Since 11 September certain officials in Washington, led by US Deputy Secretary of Defence Paul Wolfowitz, have argued that attacks of such magnitude would need state-backing, and pointed at Iraq.
So far no evidence appears to have been found to back a link between Saddam and 11 September.
Investigations into a suspected link between one of the alleged hijackers, Mohammad Atta, and Baghdad have reportedly proved inconclusive.
Baghdad has not been accused of planning direct attacks against the US since 1993 - when Iraqi intelligence agents tried to assassinate the then President Bush. But Washington accuses Saddam of sponsoring and training groups on its "terrorist list".

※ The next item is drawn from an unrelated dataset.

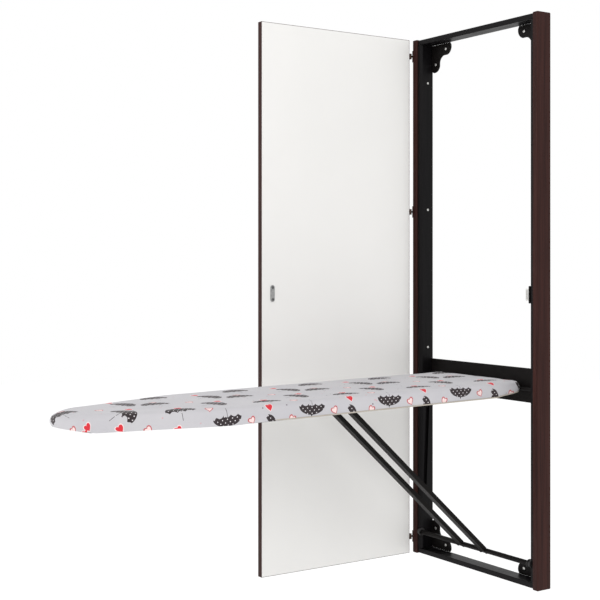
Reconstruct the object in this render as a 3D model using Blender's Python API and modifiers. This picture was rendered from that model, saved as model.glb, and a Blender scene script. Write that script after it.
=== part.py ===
"""Wall-hung ironing board in a slim wooden frame with a full-height cabinet door.

The frame hangs on the wall. X runs across it, Z is up, the wall is the plane Y = 0 and the
frame faces -Y. Heights below are measured from the bottom of the frame. One empty then lowers
everything, so that the origin is the centre of the wall rail's back face. The board is
modelled folded down, with the door open at a right angle.

How it moves: a pin at each side of the board's rear end turns in a shoe, and the shoe slides
in a groove of the frame. Two legs hang from the middle of the board and turn on a crossbar
low in the frame. As the nose goes up, the shoes slide down, until the board and its legs
stand flat between the stiles. When it is down, the board's nose hangs slightly low. The
board's own sizes are given as if it were level, and its parent empty then tilts it.
"""

from math import atan2, cos, pi, radians, sin, sqrt

import bmesh
import bpy
from mathutils import Matrix, Vector

# ---- driving dimensions, metres -------------------------------------------------------
GAP = 0.0003  # between pieces that touch

FRAME_WIDTH = 0.461
FRAME_HEIGHT = 1.350
FRAME_DEPTH = 0.043
STILE_THICKNESS = 0.0175
STILE_EDGE_RADIUS = 0.0025
GUIDE_THICKNESS = 0.0135
GUIDE_SETBACK = 0.0035  # from the stile's front edge
GUIDE_CHAMFER = 0.0055
RAIL_THICKNESS = 0.013
RAIL_SETBACK = 0.004
RAIL_END_STEP = 0.002  # the rails stop short of the stiles' ends
RAIL_EDGE_RADIUS = 0.0015

WALL_RAIL_THICKNESS = 0.005
WALL_RAIL_EDGE_RADIUS = 0.001
WALL_RAIL_LOW = 0.430
WALL_RAIL_HIGH = 0.512

GUSSET_THICKNESS = 0.0025
GUSSET_REACH_X = 0.076
GUSSET_REACH_Z = 0.072
GUSSET_LOBE = 0.021
GUSSET_WAIST = 0.030
GUSSET_WAIST_RADIUS = 0.020
GUSSET_TIP_STEP = 0.004
GUSSET_LOBE_RISE = 0.010  # lobe centre, from the plate's straight edge
GUSSET_HOLE_RISE = 0.0145

SCREW_HEAD_RADIUS = 0.0040
SCREW_HEAD_HEIGHT = 0.0016
SCREW_SHANK_RADIUS = 0.0018
SCREW_CLEARANCE = 0.0003
SCREW_PROFILE_ANGLES = (radians(80), radians(50), radians(20))
THROUGH = 0.02  # a cutter's length where it goes right through a thin piece
GUIDE_SCREW_HEIGHTS = (0.542, 0.903, 1.236)
GUIDE_SCREW_FROM_WALL = 0.017

PIVOT_FROM_WALL = 0.014  # rear pin, board down
PIVOT_HEIGHT = 0.4631
STORED_PIVOT_FROM_WALL = 0.0265  # rear pin, board up
CROSSBAR_FROM_WALL = 0.038
CROSSBAR_HEIGHT = 0.0586
LEG_PIVOT_FROM_WALL = 0.466  # on the level board
LEG_PIVOT_BELOW_PIN = 0.0075
BOARD_DROOP = radians(0.85)

PIN_RADIUS = 0.004
PIN_INNER_X = 0.104
PIN_END_FROM_GROOVE_FLOOR = 0.0012
BORE_CLEARANCE = 0.00018
SHOE_WIDTH = 0.0112
SHOE_LENGTH = 0.022
SHOE_THICKNESS = 0.0062
GROOVE_CLEARANCE = 0.0004
GROOVE_DEPTH = 0.0075

BOARD_HALF_WIDTH = 0.150
BOARD_NOSE = 1.136  # nose tip, distance from the wall
BOARD_FROM_PIN = 0.0005  # between the rear edge and the rear pins
BOARD_TOP_ABOVE_PIN = 0.020
BOARD_HEIGHT = 0.038
BOARD_REAR_HEIGHT = 0.020  # the underside rises towards both ends
BOARD_REAR_TAPER = 0.170
BOARD_TIP_HEIGHT = 0.029
BOARD_TIP_TAPER = 0.055
TAPER_OVERRUN = 0.001  # the taper's cutter starts this far below the underside
NOSE_RADIUS = 0.0706
NOSE_TAPER = radians(17.2)
SHOULDER_RADIUS = 0.250
REAR_CORNER_RADIUS = 0.012
PAD_THICKNESS = 0.008
SKIRT_THICKNESS = 0.0022
DECK_THICKNESS = 0.0015
RIM_THICKNESS = 0.0016
RIM_ABOVE_HEM = 0.0015

AXLE_BRACKET_X = 0.115
AXLE_BRACKET_THICKNESS = 0.0025
AXLE_BRACKET_LENGTH = 0.085  # forward of the board's rear edge
AXLE_BRACKET_HALF_HEIGHT = 0.0072
AXLE_BRACKET_NECK = (0.018, 0.022)  # where its upper edge rises to the deck, from the rear edge
AXLE_BRACKET_NOTCH = 0.0018
NOTCH_DEPTH = 0.03
LEG_BRACKET_THICKNESS = 0.003
LEG_BRACKET_LENGTH = 0.060
LEG_BRACKET_EYE = 0.0085
LEG_BRACKET_FROM_LEG = 0.0085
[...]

"This is a regime that has already used poison gas to murder thousands of its own citizens, leaving the bodies of mothers huddled over their dead children."
Saddam Hussein has repeatedly been accused of killing and torturing opposition and minority groups, particularly the Kurdish population.
He is said to be responsible for the deaths of between 70,000 and 150,000 Kurds in 1989, including 5,000 in nerve gas attacks.
The campaign against the Kurds of Iraq in the late 1980's, known as the Anfal (or spoils in Arabic), was pursued at time when Iraq was an ally of Washington and the UK.
The Iraqi regime is also accused of having forcibly relocated around 150,000 Marsh Arabs from southern Iraq by draining the marshes in which they lived.
The Iraqi leader also has a record of dealing brutally with dissent against his rule.